(WHAT THE EXERCISE ASKS): Please quote exactly the opening lines of the data, from the first line to the one where "hook_radius = pillar_at.Length" appears.

(MATERIAL PROVIDED):
+++

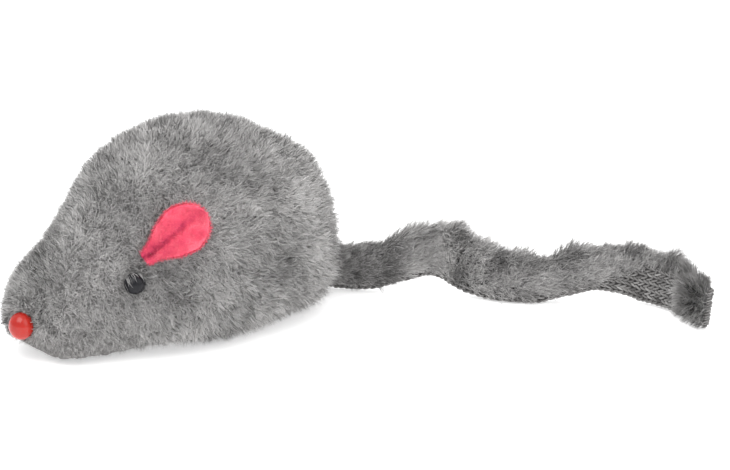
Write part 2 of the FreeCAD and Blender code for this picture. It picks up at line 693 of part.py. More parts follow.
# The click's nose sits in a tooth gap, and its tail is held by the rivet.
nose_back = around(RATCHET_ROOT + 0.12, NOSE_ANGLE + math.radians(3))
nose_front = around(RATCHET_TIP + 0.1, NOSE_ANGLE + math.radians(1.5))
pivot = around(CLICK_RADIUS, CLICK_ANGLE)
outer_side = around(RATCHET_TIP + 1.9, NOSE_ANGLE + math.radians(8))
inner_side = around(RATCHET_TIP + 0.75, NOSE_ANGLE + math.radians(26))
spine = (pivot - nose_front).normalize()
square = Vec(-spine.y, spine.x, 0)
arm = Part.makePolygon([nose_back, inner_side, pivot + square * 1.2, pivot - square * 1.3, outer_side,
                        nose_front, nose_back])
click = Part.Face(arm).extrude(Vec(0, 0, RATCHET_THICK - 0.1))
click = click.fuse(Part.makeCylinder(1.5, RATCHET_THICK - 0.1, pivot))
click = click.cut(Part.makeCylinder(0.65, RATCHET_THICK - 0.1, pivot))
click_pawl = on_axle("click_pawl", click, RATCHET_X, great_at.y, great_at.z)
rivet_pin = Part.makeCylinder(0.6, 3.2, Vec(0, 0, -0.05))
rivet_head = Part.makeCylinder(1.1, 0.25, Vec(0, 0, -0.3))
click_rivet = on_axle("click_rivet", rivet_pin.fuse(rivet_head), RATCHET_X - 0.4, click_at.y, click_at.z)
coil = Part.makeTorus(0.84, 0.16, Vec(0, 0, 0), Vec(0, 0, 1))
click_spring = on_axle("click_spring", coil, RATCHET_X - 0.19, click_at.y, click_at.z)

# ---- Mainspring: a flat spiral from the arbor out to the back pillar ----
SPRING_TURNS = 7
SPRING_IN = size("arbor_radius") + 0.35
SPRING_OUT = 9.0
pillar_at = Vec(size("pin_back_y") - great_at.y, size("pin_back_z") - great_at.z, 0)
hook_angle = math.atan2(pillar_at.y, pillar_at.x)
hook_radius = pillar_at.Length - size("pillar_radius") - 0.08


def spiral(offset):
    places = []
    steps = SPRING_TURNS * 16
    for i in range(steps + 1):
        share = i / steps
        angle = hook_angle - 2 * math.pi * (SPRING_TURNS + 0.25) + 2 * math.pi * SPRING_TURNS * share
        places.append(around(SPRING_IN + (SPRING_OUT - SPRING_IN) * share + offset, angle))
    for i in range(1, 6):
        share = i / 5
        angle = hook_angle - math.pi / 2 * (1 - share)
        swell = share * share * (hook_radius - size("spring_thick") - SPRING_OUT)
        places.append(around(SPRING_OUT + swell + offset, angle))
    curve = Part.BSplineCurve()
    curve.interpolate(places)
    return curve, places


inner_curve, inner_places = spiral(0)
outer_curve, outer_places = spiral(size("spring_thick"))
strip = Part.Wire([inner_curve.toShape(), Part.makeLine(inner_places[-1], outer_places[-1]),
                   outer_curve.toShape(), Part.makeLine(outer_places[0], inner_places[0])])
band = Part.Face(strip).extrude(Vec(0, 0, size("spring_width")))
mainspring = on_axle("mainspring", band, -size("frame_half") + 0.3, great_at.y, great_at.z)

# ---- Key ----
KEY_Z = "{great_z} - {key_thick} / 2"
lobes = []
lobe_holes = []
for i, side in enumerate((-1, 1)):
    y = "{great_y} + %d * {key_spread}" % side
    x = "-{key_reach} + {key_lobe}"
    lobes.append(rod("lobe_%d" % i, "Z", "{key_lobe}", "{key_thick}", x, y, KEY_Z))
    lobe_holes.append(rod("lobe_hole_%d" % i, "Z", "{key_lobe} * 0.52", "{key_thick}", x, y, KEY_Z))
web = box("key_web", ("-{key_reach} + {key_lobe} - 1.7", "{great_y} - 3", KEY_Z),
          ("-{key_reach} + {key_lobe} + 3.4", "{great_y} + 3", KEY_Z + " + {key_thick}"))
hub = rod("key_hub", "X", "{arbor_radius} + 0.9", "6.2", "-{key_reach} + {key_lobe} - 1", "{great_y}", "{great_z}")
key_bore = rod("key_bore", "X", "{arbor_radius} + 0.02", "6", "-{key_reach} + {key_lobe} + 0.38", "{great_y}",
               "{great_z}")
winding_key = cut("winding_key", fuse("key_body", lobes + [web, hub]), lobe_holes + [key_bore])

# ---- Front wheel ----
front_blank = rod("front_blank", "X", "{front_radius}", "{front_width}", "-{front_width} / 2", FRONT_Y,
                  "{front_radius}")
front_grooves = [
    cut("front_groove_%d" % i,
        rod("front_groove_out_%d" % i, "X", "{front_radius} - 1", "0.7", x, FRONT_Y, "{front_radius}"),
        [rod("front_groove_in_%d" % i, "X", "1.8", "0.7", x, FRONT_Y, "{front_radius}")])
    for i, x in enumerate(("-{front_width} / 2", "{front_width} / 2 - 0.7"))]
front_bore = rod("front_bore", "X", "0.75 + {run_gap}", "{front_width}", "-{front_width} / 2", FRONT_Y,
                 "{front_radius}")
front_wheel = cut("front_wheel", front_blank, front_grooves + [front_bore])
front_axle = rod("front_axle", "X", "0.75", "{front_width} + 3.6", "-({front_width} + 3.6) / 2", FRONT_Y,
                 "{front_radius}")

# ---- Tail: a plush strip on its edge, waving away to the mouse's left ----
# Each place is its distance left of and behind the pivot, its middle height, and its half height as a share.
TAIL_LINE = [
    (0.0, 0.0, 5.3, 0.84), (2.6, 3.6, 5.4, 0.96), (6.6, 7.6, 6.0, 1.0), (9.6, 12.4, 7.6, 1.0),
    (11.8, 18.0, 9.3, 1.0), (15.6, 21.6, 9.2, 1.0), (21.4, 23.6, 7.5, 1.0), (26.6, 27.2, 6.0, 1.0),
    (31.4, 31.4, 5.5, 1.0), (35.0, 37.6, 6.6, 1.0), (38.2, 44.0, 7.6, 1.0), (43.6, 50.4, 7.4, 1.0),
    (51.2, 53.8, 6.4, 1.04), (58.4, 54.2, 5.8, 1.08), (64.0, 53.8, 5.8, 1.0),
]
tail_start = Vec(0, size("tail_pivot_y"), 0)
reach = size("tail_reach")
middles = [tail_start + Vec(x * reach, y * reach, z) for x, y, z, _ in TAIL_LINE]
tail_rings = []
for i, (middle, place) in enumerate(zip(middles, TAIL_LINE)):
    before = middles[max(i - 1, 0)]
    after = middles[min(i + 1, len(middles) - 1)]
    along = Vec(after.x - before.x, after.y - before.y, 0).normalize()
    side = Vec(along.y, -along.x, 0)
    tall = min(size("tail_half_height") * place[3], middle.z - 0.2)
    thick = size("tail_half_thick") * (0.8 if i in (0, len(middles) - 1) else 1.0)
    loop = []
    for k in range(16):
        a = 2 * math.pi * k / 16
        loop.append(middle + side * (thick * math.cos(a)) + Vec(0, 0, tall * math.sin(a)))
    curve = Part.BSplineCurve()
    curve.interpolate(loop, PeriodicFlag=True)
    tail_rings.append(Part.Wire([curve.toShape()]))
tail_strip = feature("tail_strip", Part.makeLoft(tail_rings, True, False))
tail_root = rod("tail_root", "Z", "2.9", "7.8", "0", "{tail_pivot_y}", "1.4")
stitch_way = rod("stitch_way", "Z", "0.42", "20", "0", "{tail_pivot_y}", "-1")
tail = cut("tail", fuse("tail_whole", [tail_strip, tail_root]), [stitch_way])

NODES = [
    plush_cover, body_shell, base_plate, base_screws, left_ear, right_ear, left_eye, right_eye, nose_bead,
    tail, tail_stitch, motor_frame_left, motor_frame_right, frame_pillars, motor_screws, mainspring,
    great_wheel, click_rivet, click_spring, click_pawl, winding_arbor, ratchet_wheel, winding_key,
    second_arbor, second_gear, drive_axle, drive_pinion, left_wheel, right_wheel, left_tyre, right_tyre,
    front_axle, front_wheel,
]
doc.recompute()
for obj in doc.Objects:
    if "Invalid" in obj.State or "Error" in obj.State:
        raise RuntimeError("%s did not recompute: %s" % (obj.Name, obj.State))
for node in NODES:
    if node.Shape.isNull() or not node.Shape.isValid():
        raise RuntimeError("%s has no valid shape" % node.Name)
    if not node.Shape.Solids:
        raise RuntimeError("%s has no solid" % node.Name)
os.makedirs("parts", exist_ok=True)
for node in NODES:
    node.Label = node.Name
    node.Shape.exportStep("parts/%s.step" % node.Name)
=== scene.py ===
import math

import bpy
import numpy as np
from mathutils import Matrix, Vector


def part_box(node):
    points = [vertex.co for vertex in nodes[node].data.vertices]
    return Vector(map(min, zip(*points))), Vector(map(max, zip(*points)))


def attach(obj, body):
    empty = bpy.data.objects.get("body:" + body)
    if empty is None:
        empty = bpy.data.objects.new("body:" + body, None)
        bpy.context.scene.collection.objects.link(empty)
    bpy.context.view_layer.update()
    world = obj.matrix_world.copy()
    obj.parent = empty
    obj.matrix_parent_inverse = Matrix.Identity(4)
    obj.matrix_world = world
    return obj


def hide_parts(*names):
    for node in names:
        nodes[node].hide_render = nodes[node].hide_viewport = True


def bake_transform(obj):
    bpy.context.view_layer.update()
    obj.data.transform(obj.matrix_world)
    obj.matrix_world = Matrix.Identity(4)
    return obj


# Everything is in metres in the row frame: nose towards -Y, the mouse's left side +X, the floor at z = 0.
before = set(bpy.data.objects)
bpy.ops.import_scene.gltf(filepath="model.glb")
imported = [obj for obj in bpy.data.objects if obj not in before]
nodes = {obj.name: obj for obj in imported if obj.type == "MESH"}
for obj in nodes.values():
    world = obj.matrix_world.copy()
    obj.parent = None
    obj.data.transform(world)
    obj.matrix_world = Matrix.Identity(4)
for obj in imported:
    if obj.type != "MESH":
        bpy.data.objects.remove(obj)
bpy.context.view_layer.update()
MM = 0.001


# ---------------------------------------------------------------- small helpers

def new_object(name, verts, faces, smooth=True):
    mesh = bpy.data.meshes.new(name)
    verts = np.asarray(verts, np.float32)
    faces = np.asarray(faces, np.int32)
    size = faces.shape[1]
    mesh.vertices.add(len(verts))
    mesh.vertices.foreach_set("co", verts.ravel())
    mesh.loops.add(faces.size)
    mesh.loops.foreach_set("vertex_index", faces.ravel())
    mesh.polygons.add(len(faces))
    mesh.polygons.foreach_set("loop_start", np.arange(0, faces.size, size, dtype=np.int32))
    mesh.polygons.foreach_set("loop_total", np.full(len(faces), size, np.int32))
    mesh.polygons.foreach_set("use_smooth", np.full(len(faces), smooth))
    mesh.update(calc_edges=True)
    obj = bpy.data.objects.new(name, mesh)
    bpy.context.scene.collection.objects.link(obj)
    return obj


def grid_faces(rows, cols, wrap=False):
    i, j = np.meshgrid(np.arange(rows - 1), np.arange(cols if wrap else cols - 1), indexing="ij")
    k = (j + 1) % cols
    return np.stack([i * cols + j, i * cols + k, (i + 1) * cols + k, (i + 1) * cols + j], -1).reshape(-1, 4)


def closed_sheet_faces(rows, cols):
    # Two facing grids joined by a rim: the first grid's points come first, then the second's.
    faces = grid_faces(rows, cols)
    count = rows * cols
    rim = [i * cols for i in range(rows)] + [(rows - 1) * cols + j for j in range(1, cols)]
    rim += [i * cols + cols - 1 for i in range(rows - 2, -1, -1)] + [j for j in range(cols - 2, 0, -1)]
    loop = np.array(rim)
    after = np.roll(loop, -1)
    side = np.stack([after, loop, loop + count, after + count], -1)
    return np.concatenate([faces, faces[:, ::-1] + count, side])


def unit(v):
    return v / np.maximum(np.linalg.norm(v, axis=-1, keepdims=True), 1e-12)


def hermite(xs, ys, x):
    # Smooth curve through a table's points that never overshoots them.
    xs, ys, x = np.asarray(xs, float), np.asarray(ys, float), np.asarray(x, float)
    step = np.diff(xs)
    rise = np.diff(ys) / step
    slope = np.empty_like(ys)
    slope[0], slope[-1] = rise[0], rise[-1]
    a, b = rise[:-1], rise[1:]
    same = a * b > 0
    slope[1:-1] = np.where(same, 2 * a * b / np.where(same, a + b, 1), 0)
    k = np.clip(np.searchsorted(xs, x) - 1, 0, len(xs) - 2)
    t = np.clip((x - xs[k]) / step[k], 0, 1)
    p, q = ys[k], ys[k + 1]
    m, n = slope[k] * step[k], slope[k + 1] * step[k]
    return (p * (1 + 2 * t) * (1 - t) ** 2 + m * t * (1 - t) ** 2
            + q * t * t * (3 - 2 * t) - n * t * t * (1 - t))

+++

(EXERCISE RESPONSE):
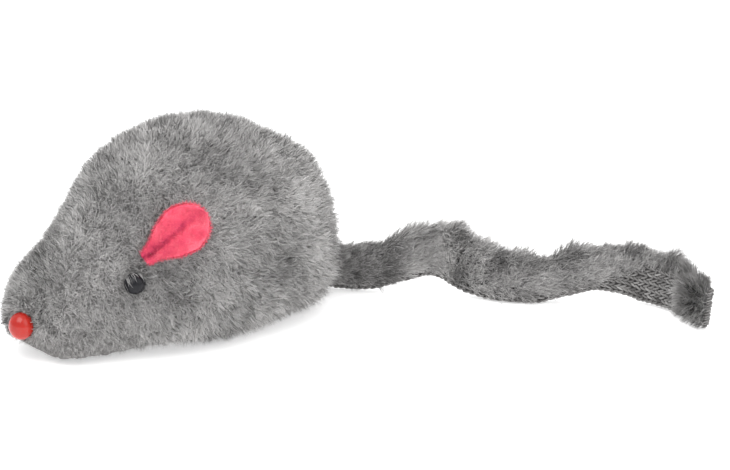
Write part 2 of the FreeCAD and Blender code for this picture. It picks up at line 693 of part.py. More parts follow.
# The click's nose sits in a tooth gap, and its tail is held by the rivet.
nose_back = around(RATCHET_ROOT + 0.12, NOSE_ANGLE + math.radians(3))
nose_front = around(RATCHET_TIP + 0.1, NOSE_ANGLE + math.radians(1.5))
pivot = around(CLICK_RADIUS, CLICK_ANGLE)
outer_side = around(RATCHET_TIP + 1.9, NOSE_ANGLE + math.radians(8))
inner_side = around(RATCHET_TIP + 0.75, NOSE_ANGLE + math.radians(26))
spine = (pivot - nose_front).normalize()
square = Vec(-spine.y, spine.x, 0)
arm = Part.makePolygon([nose_back, inner_side, pivot + square * 1.2, pivot - square * 1.3, outer_side,
                        nose_front, nose_back])
click = Part.Face(arm).extrude(Vec(0, 0, RATCHET_THICK - 0.1))
click = click.fuse(Part.makeCylinder(1.5, RATCHET_THICK - 0.1, pivot))
click = click.cut(Part.makeCylinder(0.65, RATCHET_THICK - 0.1, pivot))
click_pawl = on_axle("click_pawl", click, RATCHET_X, great_at.y, great_at.z)
rivet_pin = Part.makeCylinder(0.6, 3.2, Vec(0, 0, -0.05))
rivet_head = Part.makeCylinder(1.1, 0.25, Vec(0, 0, -0.3))
click_rivet = on_axle("click_rivet", rivet_pin.fuse(rivet_head), RATCHET_X - 0.4, click_at.y, click_at.z)
coil = Part.makeTorus(0.84, 0.16, Vec(0, 0, 0), Vec(0, 0, 1))
click_spring = on_axle("click_spring", coil, RATCHET_X - 0.19, click_at.y, click_at.z)

# ---- Mainspring: a flat spiral from the arbor out to the back pillar ----
SPRING_TURNS = 7
SPRING_IN = size("arbor_radius") + 0.35
SPRING_OUT = 9.0
pillar_at = Vec(size("pin_back_y") - great_at.y, size("pin_back_z") - great_at.z, 0)
hook_angle = math.atan2(pillar_at.y, pillar_at.x)
hook_radius = pillar_at.Length - size("pillar_radius") - 0.08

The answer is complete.